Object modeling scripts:
════

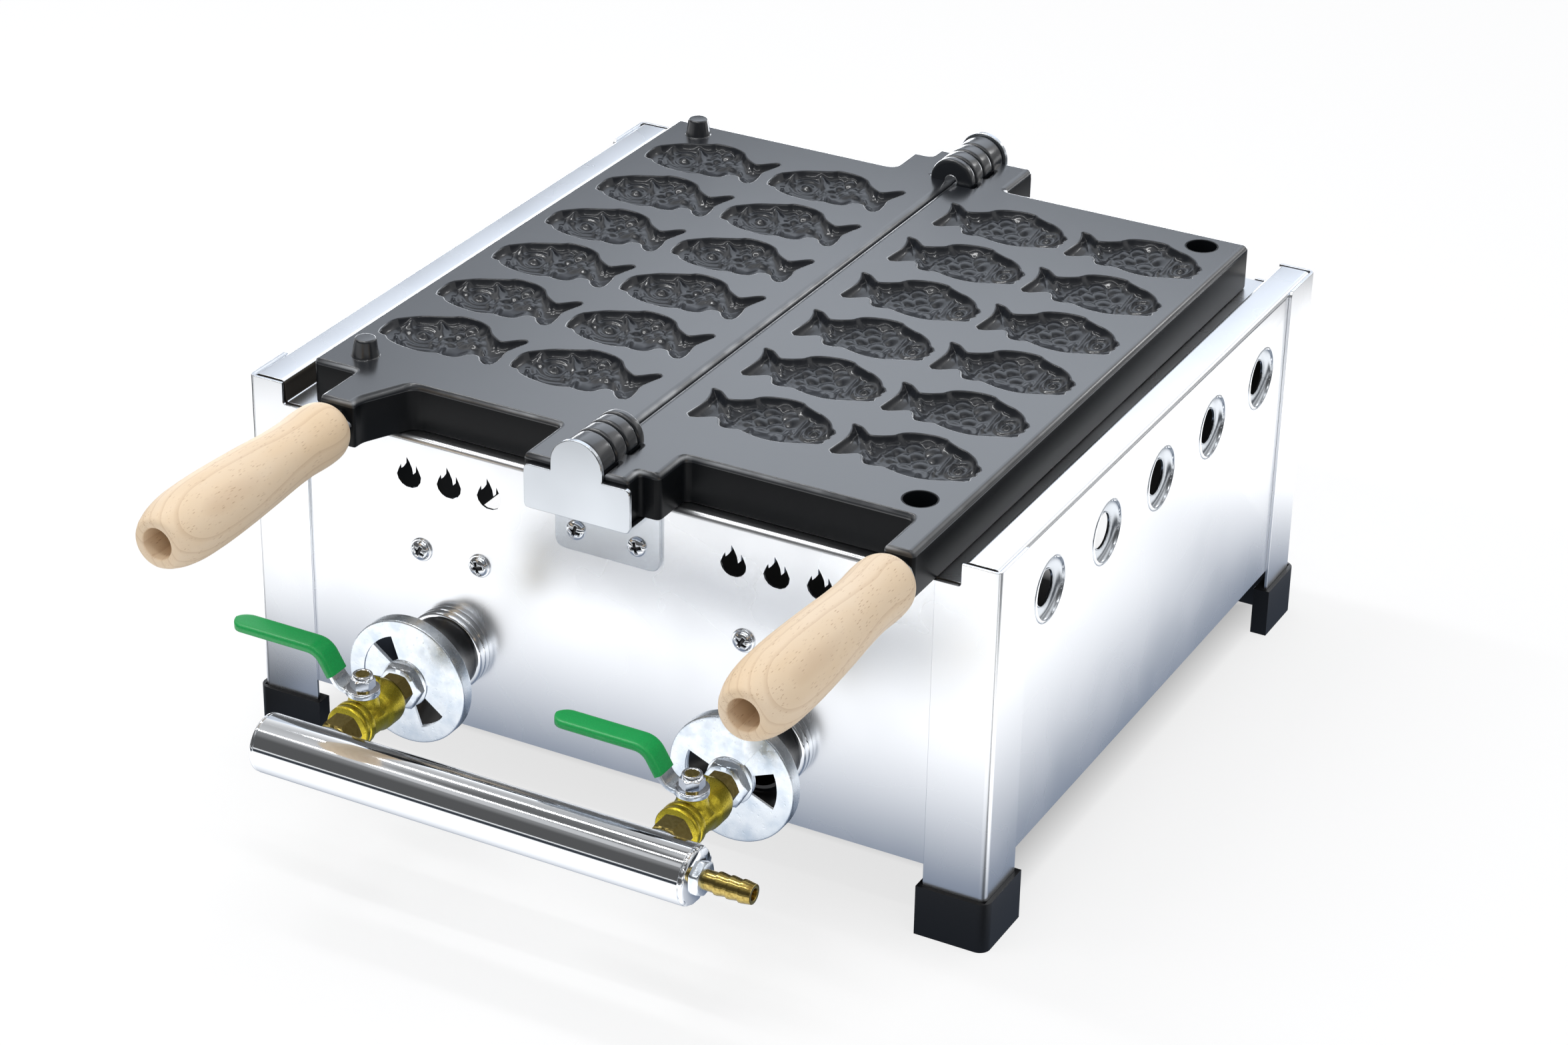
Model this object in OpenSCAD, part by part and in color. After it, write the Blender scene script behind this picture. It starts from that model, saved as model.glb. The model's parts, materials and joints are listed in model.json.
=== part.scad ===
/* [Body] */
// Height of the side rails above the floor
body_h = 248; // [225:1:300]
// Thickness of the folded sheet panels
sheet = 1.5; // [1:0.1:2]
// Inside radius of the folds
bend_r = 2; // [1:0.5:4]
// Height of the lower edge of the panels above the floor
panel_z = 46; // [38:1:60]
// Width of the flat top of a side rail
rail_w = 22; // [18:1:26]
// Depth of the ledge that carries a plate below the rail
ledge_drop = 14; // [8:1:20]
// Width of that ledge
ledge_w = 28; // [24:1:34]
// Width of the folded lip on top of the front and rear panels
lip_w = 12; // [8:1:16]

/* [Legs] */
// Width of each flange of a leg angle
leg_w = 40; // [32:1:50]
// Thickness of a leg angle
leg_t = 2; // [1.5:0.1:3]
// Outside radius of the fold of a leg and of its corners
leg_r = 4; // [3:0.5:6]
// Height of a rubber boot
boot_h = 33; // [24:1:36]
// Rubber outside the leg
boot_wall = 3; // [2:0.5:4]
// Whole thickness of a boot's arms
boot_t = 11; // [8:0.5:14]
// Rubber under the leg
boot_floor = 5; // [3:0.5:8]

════

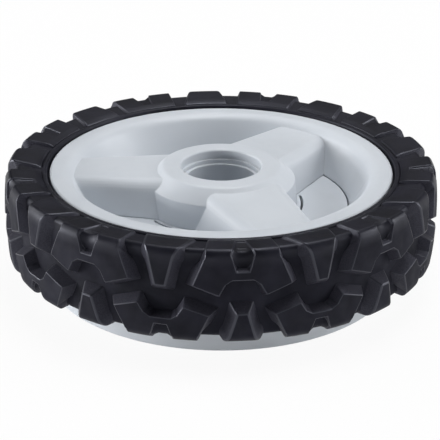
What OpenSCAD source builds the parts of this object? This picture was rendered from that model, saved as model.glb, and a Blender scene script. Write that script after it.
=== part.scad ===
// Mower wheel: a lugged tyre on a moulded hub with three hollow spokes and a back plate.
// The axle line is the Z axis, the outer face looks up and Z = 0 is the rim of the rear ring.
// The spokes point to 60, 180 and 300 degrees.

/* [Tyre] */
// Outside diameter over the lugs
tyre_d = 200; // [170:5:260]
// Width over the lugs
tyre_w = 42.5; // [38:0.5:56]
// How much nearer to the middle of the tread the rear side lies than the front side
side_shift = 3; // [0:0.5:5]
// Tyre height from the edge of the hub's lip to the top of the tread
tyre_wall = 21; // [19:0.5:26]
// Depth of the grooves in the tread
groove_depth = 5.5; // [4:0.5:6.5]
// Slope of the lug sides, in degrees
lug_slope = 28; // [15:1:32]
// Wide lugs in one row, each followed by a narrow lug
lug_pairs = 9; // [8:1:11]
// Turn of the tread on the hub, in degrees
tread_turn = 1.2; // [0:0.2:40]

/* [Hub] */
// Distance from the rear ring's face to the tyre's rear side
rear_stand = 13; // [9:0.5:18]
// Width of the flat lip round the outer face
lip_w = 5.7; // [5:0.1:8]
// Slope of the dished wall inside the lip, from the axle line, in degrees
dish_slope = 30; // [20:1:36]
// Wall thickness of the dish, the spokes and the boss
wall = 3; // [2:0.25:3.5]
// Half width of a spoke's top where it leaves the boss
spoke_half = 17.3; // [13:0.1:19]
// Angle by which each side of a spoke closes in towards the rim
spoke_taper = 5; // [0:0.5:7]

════

* _GIVEN EXERCISE_
Lines that include the word "OpenSCAD" are to be extracted from the data above.

* _ANSWER BELOW_
Model this object in OpenSCAD, part by part and in color. After it, write the Blender scene script behind this picture. It starts from that model, saved as model.glb. The model's parts, materials and joints are listed in model.json.
What OpenSCAD source builds the parts of this object? This picture was rendered from that model, saved as model.glb, and a Blender scene script. Write that script after it.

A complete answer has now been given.